For some of my design workshops, I have been encouraging groups to do more Feasibility & Viability Reviews of their prototypes — even if these prototypes are more ‘sacrificial’ than ‘actual’. I find that it helps people who have fallen head over heels in love with their new prototype idea to get some critical distance from it — and also let other team members have clear ways to criticize these beloved prototypes & try to ground it in more realistic planning.
I tried out this template as a way to orient these Review plannings. The goal is to help people scale back from their ‘big plan’ for a new idea, and start thinking in more incremental & practical steps. How would you actually get this ‘big idea’ off the ground? What would be first steps, first partners, first budget requirements?
The other thing I’m trying to encourage with this template, is thinking in clearer terms about what a prototype should actually include. I am trying to fight the tendency for a Behemoth App or a Behemoth Web Site, that is supposed to include a long list of features. As a facilitator, I see a common syndrome: a group brainstorms lots of possible new solutions, then they don’t want to abandon any of these ideas, so they combine them all into one huge new product or platform.
This template can encourage some prioritization — which solutions should be included as central features of a prototype, and which should be sloughed off as something not as central or useful.

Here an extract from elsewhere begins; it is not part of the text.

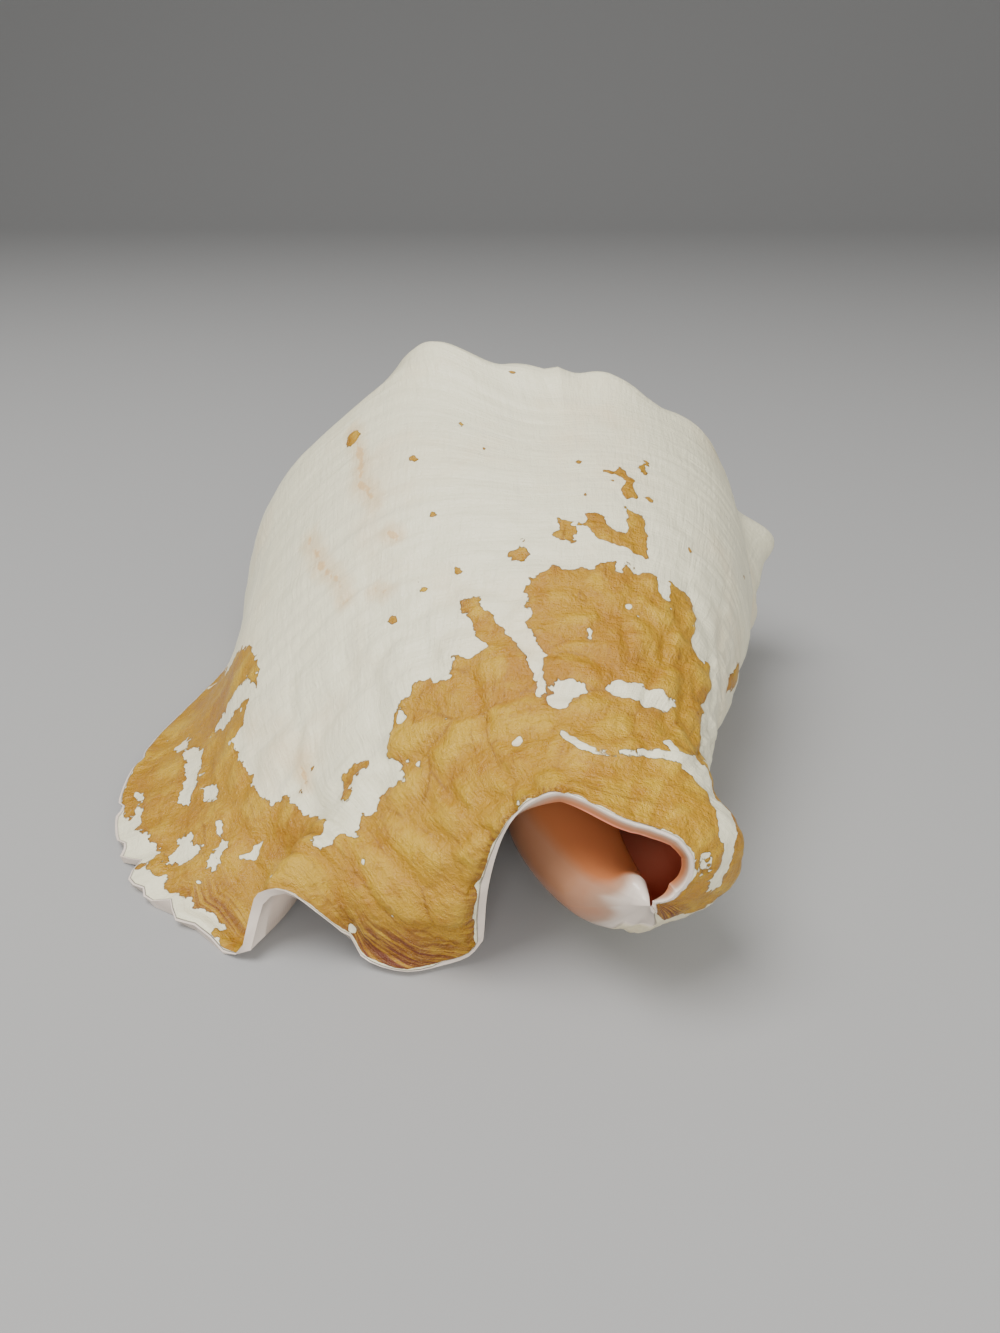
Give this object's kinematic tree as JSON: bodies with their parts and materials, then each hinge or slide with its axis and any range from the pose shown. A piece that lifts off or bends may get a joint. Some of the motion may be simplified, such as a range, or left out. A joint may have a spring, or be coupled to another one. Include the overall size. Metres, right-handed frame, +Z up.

The one danger of this template is encouraging what is ‘do-able’ — that can actually be achieved in a short time frame, and with all the field’s current constraints — than what may actually be needed. It can discourage more radical or ambitious ideas.
But my goal in using it is to still encourage a radical longer term view, but with a more feasible short-term plan of how to get first steps taken — so that the prototype does not die, and the group begins to commit to its gradual realization.